La contraddizione è solo apparente. Anzi, questa dicotomia è proprio una delle principali caratteristiche di internet, che appiattisce la fruizione culturale (o informativa o d’intrattenimento) per chi usa questo strumento in modalità passiva e pigra, ma allo stesso tempo spalanca gli orizzonti di chi ha tempo, voglia e mezzi per esplorarlo e sfruttarne le potenzialità.

Da un certo punto di vista, tutto è cambiato perché nulla cambiasse. Trenta o anche vent’anni fa già esisteva l’equivalente delle playlist ultracommerciali di Spotify: erano le varie compilation con i tormentoni del momento che uscivano a getto continuo, spesso dominando le classifiche (com’era il caso della compilation del Festivalbar). All’altro estremo dello spettro c’era chi si recava nei negozi di dischi specializzati in determinati generi musicali per andare alla ricerca di cd di autori ai più ignoti e discuterne con altri appassionati (cosa che ovviamente poteva fare quasi solo chi viveva nelle grandi città: il mio punto di ritrovo, per esempio, era Time Out, in via De Amicis a Milano).

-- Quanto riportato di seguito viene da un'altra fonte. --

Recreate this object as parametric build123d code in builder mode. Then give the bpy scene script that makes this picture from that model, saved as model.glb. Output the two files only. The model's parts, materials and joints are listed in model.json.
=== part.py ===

Più che causare la scomparsa di qualcosa (che non siano i negozi di dischi), ciò che si avverte è come lo streaming abbia ricreato una divisione che esisteva già prima. Tutto bene, quindi? Non proprio, perché come già avvenuto in altri ambiti, il mondo digitale tende a esasperare le polarizzazioni, massificando l’ascolto in maniera estrema da una parte e spalancando orizzonti inesplorati dall’altra, ma lasciando un grande vuoto in mezzo; quello che prima era popolato dalla maggior parte della popolazione. 

Un’altra fondamentale criticità dello streaming non è legata all’esperienza musicale, ma alla mancanza di possesso effettivo della musica, che di fatto ci limitiamo solo a prendere in prestito di volta in volta. In questo modo, rimaniamo soggetti a qualsivoglia arbitraria scelta di Spotify, Apple Music e le altre. È il caso per esempio della rimozione di una canzone di Patty Smith in nome del “politicamente corretto” o degli album che improvvisamente scompaiono: qualcosa che ovviamente non sarebbe mai stato possibile ai tempi del supporto fisico (e nemmeno del download di mp3).

È una questione cruciale che andrebbe affrontata in sede separata. Per il resto è difficile essere nostalgici dell’epoca del cd, in cui si era costretti a spendere 20/30 euro a scatola quasi chiusa per poi, a volte, autocostringersi ad ascoltare un disco per aggirare la sgradevole sensazione di aver buttato via i soldi. Anche quello era sicuramente un disincentivo alla sperimentazione.